Surge occurs in centrifugal and axial compressors when the gas flow drops below a critical minimum, causing the gas to reverse direction through the impeller. It is prevented by an anti-surge control system that monitors the operating point relative to the surge line and opens a recycle valve to maintain minimum flow when the operating point approaches the surge limit. Every centrifugal and axial compressor installation requires a dedicated anti-surge controller.

Why are pulsation dampeners needed for reciprocating compressors?

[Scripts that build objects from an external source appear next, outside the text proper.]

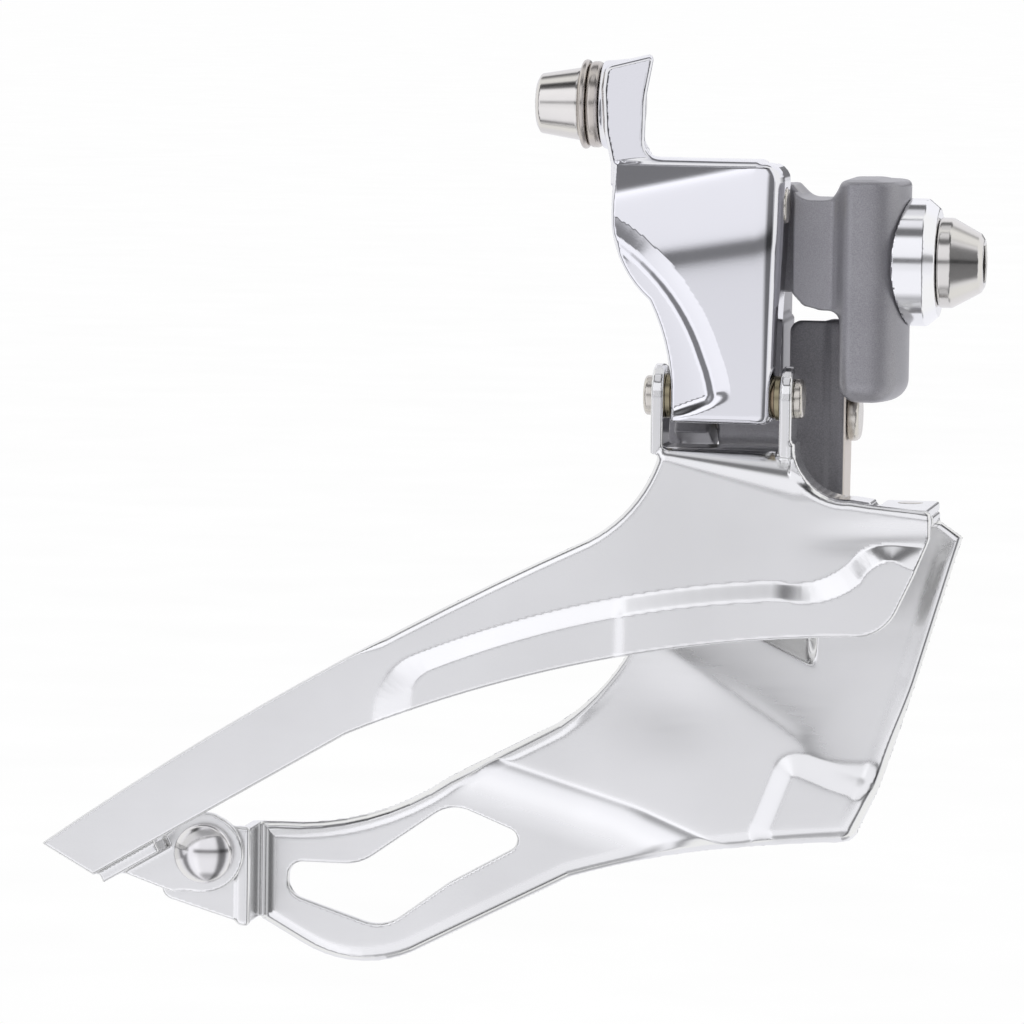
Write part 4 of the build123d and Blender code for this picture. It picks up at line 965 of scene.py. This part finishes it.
# ------------------------------------------------------------- floor and light
def studio_world():
    """Studio surround: bands by elevation times strips by azimuth, as (degrees, brightness).

    Azimuth 0 is outboard, and it grows towards +X. Low on the left an even tone takes the bands' place,
    the far sides are white, and the camera sees white.
    """
    white = (1, 1, 1, 1)
    world = bpy.data.worlds.new("studio")
    bpy.context.scene.world = world
    world.use_nodes = True
    graph = Graph(world.node_tree)
    direction = graph.add("ShaderNodeTexCoord").outputs["Generated"]
    parts = graph.add("ShaderNodeSeparateXYZ", {"Vector": direction}).outputs
    height = graph.math("DIVIDE", graph.math("ARCSINE", parts["Z"]), pi)
    height = graph.math("ADD", height, 0.5)
    bands = [
        (-90, 0.62), (-66, 0.42), (-54, 1.0), (-16, 1.0), (-10, 0.92), (-1, 0.87), (2, 0.20), (8, 0.20),
        (12, 0.99), (46, 1.03), (52, 0.16), (63, 0.18), (69, 0.75), (90, 0.85),
    ]
    by_height = graph.ramp(height, [((deg + 90) / 180, (v * 0.985, v * 0.985, v)) for deg, v in bands])
    around = graph.math("ARCTAN2", parts["X"], graph.math("MULTIPLY", parts["Y"], -1.0))
    around = graph.math("ADD", graph.math("DIVIDE", around, 2 * pi), 0.5)
    left_side = graph.math(
        "MULTIPLY", graph.map(around, 0.406, 0.428, 1.0, 0.0), graph.map(height, 0.60, 0.68, 1.0, 0.0)
    )
    by_height = graph.mix(left_side, by_height, (0.92, 0.92, 0.94, 1))
    strips = [
        (-180, 1.0), (-72, 1.0), (-64, 0.25), (-54, 0.25), (-46, 1.2), (-22, 1.2), (-13, 1.0), (36, 1.0),
        (45, 0.2), (62, 0.2), (70, 1.0), (180, 1.0),
    ]
    by_side = graph.ramp(around, [((deg + 180) / 360, (v, v, v * 1.03)) for deg, v in strips])
    mixed = graph.mix(1.0, by_height, by_side, "MULTIPLY")
    off_axis = graph.math("ABSOLUTE", graph.math("SUBTRACT", around, 0.5))
    sides = graph.math(
        "MULTIPLY", graph.map(off_axis, 0.205, 0.23, 0.0, 1.0), graph.map(off_axis, 0.33, 0.40, 1.0, 0.0)
    )
    mixed = graph.mix(sides, mixed, white)
    seen = graph.add("ShaderNodeLightPath").outputs["Is Camera Ray"]
    mixed = graph.mix(seen, mixed, white)
    shader = graph.add("ShaderNodeBackground", {"Color": mixed, "Strength": 1.0}).outputs["Background"]
    graph.add("ShaderNodeOutputWorld", {"Surface": shader})


def pale_floor():
    """Large white floor just under the part; it shows to the camera and gives no reflection."""
    material, graph = new_material("floor_white")
    speck = graph.noise(40.0)
    tone = graph.ramp(speck, [(0.3, (0.985, 0.985, 0.985)), (0.7, (1.0, 1.0, 1.0))])
    glow = graph.add("ShaderNodeEmission", {"Color": tone, "Strength": 1.0}).outputs["Emission"]
    graph.add("ShaderNodeOutputMaterial", {"Surface": glow})
    half = 40.0
    height = cad_box[0].z - 1.5 * MM
    mesh = bpy.data.meshes.new("floor")
    corners = [(-half, -half, height), (half, -half, height), (half, half, height), (-half, half, height)]
    mesh.from_pydata(corners, [], [(0, 1, 2, 3)])
    mesh.materials.append(material)
    floor = bpy.data.objects.new("floor", mesh)
    bpy.context.scene.collection.objects.link(floor)
    for ray in ("visible_diffuse", "visible_glossy", "visible_transmission", "visible_shadow"):
        setattr(floor, ray, False)


def photo_camera():
    """Long lens, slightly forward of square-on and slightly above."""
    azimuth, elevation, roll, reach = radians(9.5), radians(5.0), radians(0.8), 0.830
    target = Vector((-44.344, -4.995, -29.185)) * MM
    back = Vector((sin(azimuth) * cos(elevation), -cos(azimuth) * cos(elevation), sin(elevation)))
    right = Vector((cos(azimuth), sin(azimuth), 0))
    up = back.cross(right)
    right_rolled = right * cos(roll) + up * sin(roll)
    up_rolled = up * cos(roll) - right * sin(roll)
    data = bpy.data.cameras.new("camera")
    data.sensor_width = 36.0
    data.lens = 256.8
    data.clip_start = 0.01
    camera = bpy.data.objects.new("camera", data)
    turn = Matrix((right_rolled, up_rolled, back)).transposed()
    camera.matrix_world = Matrix.Translation(target + back * reach) @ turn.to_4x4()
    bpy.context.scene.collection.objects.link(camera)
    bpy.context.scene.camera = camera


studio_world()
pale_floor()
photo_camera()
bpy.context.scene.view_settings.view_transform = "Standard"
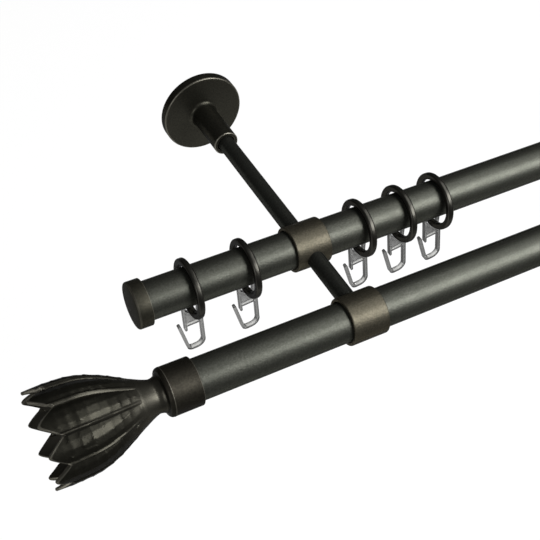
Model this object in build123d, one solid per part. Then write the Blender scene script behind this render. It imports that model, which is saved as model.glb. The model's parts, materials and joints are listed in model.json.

Reciprocating compressors produce pulsating flow because gas is discharged in discrete bursts with each piston stroke. These pressure pulsations can cause piping fatigue failures, inaccurate flow measurements, and acoustic resonance. Pulsation dampeners (large vessels at suction and discharge) attenuate these oscillations to acceptable levels, as required by API 618.

What is a dry gas seal?

A dry gas seal (DGS) is a non-contacting, gas-lubricated mechanical face seal used on centrifugal compressor shafts. It uses a thin film of clean, dry gas (typically nitrogen or process gas) between the rotating and stationary seal faces. DGS replaced oil-film seals in most modern compressor designs, eliminating oil contamination of the process gas and reducing maintenance and operating costs.

What is NACE MR0175 and when does it apply to compressors?

NACE MR0175 (now ISO 15156) defines material requirements for sour service (gas containing hydrogen sulfide, H2S). It applies to all compressor wetted components when the partial pressure of H2S in the gas exceeds certain thresholds. The standard limits material hardness (typically 22 HRC maximum for carbon and low-alloy steels), mandates specific heat treatment procedures, and restricts certain alloys to prevent sulfide stress cracking (SSC) and hydrogen-induced cracking (HIC).